___ Material for the task ___
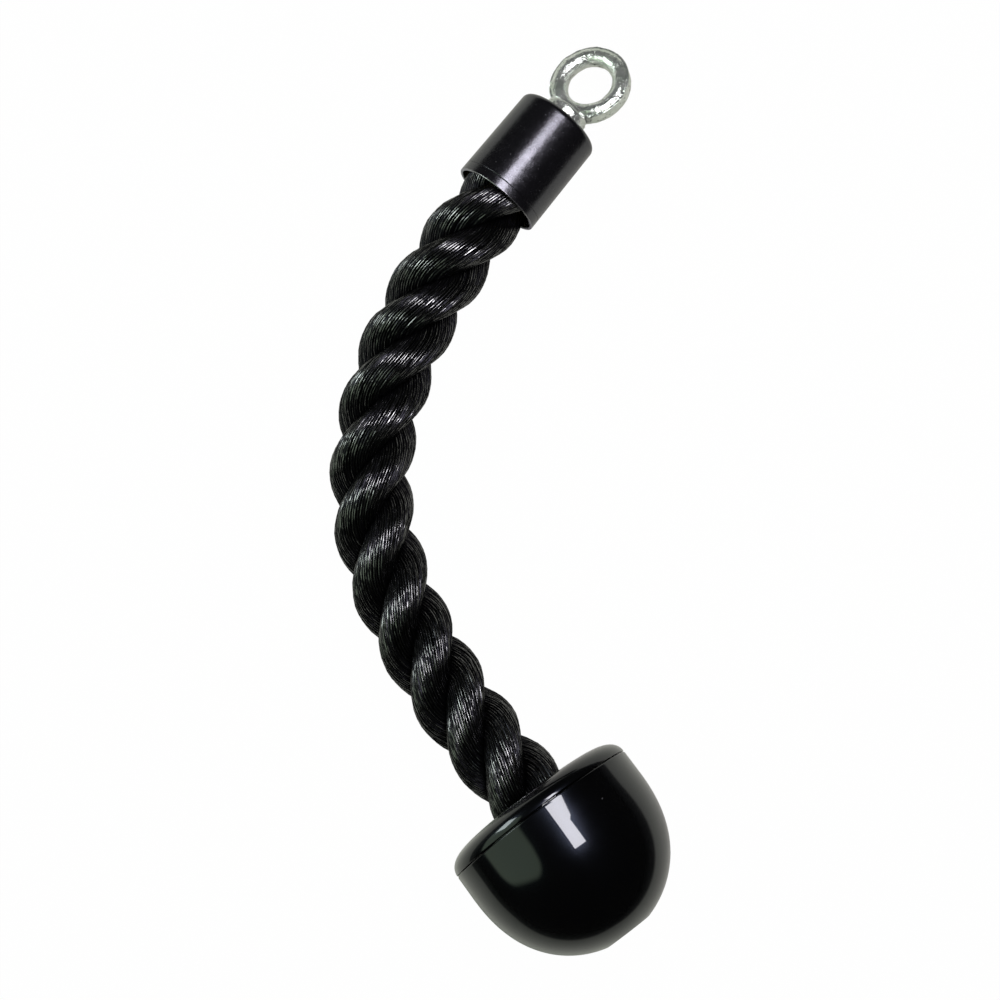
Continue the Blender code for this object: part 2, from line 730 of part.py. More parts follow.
___
___ Material for the task ___
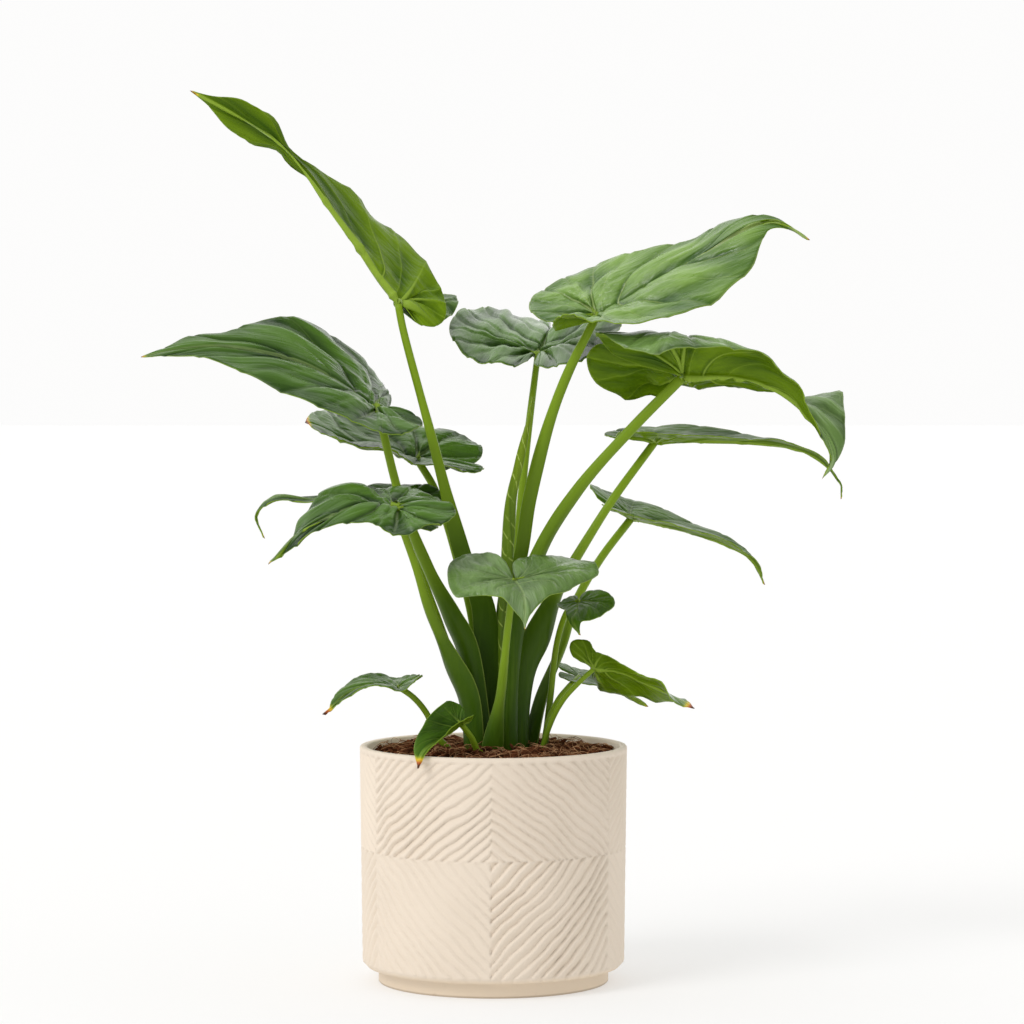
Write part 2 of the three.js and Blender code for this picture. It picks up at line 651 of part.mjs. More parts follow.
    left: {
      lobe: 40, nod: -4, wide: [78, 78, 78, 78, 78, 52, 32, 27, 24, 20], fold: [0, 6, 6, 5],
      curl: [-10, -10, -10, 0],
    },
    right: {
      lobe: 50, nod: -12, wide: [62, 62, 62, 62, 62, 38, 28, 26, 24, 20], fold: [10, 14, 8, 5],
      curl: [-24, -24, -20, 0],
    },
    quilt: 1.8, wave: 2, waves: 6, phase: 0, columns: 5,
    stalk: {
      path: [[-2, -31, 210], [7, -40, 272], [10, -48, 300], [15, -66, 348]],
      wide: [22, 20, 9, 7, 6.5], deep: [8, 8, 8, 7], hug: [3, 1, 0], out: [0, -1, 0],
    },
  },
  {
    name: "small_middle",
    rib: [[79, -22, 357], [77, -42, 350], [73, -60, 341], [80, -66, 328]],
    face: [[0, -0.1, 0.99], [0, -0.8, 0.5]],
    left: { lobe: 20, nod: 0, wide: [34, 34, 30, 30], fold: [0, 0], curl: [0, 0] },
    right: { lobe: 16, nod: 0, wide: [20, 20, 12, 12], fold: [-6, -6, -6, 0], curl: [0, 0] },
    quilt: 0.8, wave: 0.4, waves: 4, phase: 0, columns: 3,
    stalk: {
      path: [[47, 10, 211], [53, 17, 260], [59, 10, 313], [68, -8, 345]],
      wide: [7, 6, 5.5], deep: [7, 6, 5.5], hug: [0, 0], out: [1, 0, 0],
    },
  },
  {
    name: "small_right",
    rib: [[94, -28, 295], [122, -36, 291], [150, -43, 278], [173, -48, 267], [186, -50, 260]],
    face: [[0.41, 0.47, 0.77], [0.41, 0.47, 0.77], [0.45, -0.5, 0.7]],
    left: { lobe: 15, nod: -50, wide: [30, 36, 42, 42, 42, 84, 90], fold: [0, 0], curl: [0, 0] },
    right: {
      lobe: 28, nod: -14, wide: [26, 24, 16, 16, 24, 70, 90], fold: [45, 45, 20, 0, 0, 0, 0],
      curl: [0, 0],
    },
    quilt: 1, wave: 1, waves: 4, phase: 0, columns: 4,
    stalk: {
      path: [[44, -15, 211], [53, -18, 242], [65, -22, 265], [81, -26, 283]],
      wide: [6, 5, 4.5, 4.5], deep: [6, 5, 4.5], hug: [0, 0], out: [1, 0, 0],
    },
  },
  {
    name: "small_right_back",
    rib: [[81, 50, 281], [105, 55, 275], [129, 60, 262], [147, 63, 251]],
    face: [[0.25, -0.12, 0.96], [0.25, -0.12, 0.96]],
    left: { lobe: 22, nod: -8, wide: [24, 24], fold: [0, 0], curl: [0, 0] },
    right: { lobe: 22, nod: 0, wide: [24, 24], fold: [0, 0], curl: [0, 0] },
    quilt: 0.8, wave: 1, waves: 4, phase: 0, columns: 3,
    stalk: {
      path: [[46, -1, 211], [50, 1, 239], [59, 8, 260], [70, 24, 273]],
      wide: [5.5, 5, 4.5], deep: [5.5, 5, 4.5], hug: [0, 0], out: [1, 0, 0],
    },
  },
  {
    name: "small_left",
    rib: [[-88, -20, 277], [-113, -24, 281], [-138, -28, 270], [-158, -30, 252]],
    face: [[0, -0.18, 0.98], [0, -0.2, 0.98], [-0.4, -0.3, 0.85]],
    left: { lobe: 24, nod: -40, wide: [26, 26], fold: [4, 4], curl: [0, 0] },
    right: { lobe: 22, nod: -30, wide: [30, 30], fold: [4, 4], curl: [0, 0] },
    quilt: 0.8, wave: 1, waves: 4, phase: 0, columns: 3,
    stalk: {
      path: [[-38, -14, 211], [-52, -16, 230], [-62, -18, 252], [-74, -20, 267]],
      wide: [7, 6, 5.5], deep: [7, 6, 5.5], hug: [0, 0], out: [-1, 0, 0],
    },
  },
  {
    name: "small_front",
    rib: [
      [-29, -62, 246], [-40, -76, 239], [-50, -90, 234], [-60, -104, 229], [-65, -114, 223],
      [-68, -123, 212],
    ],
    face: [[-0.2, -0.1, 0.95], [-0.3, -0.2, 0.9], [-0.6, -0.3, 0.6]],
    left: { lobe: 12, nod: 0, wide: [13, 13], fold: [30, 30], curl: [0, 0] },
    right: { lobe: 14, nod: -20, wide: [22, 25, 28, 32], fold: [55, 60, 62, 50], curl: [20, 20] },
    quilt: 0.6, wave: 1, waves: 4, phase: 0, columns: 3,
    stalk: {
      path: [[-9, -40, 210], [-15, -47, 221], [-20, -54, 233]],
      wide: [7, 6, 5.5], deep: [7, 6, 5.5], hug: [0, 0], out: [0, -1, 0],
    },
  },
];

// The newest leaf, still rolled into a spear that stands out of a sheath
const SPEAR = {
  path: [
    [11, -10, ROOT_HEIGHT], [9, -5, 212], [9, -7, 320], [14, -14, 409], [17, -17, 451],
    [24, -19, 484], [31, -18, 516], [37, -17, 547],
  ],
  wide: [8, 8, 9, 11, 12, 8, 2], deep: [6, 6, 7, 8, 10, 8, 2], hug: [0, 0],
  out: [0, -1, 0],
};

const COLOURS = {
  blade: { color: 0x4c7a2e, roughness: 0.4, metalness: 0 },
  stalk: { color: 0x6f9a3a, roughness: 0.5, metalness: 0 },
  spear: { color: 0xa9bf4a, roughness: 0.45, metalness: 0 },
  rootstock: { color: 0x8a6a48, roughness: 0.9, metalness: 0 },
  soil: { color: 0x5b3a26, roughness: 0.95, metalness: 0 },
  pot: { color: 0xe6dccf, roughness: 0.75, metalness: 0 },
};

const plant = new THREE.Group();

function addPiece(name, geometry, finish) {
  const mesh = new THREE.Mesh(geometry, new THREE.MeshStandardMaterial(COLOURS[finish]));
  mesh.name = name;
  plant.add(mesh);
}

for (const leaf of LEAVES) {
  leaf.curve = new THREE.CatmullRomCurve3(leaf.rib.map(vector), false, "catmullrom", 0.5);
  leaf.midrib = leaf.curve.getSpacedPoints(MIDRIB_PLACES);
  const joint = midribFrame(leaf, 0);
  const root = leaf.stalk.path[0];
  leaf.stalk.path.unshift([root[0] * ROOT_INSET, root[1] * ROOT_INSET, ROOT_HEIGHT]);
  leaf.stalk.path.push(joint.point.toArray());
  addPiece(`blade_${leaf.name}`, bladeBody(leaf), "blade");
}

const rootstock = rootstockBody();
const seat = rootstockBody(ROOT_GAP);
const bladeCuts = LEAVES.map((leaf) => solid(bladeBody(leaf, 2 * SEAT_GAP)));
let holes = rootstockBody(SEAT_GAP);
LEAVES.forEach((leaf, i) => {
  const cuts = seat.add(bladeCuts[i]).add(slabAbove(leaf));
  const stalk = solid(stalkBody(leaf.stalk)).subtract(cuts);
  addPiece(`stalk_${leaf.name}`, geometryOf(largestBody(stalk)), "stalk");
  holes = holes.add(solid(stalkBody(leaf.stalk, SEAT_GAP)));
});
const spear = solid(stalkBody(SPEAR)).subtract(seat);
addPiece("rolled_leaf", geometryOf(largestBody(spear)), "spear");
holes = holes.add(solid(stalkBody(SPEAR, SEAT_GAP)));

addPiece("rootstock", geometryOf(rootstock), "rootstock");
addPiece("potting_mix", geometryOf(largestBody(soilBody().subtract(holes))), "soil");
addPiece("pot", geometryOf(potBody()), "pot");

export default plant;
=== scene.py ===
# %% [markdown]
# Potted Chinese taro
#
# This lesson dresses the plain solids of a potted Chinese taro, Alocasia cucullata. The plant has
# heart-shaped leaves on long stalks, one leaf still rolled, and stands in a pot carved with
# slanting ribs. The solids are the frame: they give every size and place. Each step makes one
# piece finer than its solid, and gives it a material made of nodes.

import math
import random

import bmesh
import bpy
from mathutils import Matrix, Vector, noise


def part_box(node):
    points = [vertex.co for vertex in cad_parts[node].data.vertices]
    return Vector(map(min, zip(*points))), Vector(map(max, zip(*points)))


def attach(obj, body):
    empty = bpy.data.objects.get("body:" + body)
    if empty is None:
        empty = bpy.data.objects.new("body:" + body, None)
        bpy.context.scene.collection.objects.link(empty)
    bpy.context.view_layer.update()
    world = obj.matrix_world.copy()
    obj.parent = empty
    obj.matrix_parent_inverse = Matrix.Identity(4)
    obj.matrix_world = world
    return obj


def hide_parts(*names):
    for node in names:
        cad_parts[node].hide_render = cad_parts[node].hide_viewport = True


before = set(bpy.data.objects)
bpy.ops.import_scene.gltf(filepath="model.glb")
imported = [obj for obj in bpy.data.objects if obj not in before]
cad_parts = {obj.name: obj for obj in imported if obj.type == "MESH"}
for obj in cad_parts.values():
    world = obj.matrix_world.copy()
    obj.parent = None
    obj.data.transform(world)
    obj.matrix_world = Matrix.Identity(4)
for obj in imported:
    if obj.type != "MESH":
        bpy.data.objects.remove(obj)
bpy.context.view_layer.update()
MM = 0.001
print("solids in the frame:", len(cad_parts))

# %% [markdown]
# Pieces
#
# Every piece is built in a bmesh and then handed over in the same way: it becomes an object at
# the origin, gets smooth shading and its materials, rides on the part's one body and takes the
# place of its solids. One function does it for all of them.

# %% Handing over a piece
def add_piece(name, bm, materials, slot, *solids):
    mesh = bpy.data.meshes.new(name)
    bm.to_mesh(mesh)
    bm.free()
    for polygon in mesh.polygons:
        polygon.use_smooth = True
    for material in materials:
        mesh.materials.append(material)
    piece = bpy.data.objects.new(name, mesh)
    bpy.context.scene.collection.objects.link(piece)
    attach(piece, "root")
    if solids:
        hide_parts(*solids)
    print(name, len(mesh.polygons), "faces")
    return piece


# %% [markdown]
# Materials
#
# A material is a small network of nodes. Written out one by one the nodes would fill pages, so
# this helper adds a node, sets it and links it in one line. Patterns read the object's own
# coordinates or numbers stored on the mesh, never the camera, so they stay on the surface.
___
Begin with the line containing "let holes = rootstockBody(SEAT_GAP);", end with the line containing "zip(*points))), Vector(map(max, zip(*points)))", and transcribe exactly every line in that span, with nothing added.

--- Task answer ---
let holes = rootstockBody(SEAT_GAP);
LEAVES.forEach((leaf, i) => {
  const cuts = seat.add(bladeCuts[i]).add(slabAbove(leaf));
  const stalk = solid(stalkBody(leaf.stalk)).subtract(cuts);
  addPiece(`stalk_${leaf.name}`, geometryOf(largestBody(stalk)), "stalk");
  holes = holes.add(solid(stalkBody(leaf.stalk, SEAT_GAP)));
});
const spear = solid(stalkBody(SPEAR)).subtract(seat);
addPiece("rolled_leaf", geometryOf(largestBody(spear)), "spear");
holes = holes.add(solid(stalkBody(SPEAR, SEAT_GAP)));

addPiece("rootstock", geometryOf(rootstock), "rootstock");
addPiece("potting_mix", geometryOf(largestBody(soilBody().subtract(holes))), "soil");
addPiece("pot", geometryOf(potBody()), "pot");

export default plant;
=== scene.py ===
# %% [markdown]
# Potted Chinese taro
#
# This lesson dresses the plain solids of a potted Chinese taro, Alocasia cucullata. The plant has
# heart-shaped leaves on long stalks, one leaf still rolled, and stands in a pot carved with
# slanting ribs. The solids are the frame: they give every size and place. Each step makes one
# piece finer than its solid, and gives it a material made of nodes.

import math
import random

import bmesh
import bpy
from mathutils import Matrix, Vector, noise


def part_box(node):
    points = [vertex.co for vertex in cad_parts[node].data.vertices]
    return Vector(map(min, zip(*points))), Vector(map(max, zip(*points)))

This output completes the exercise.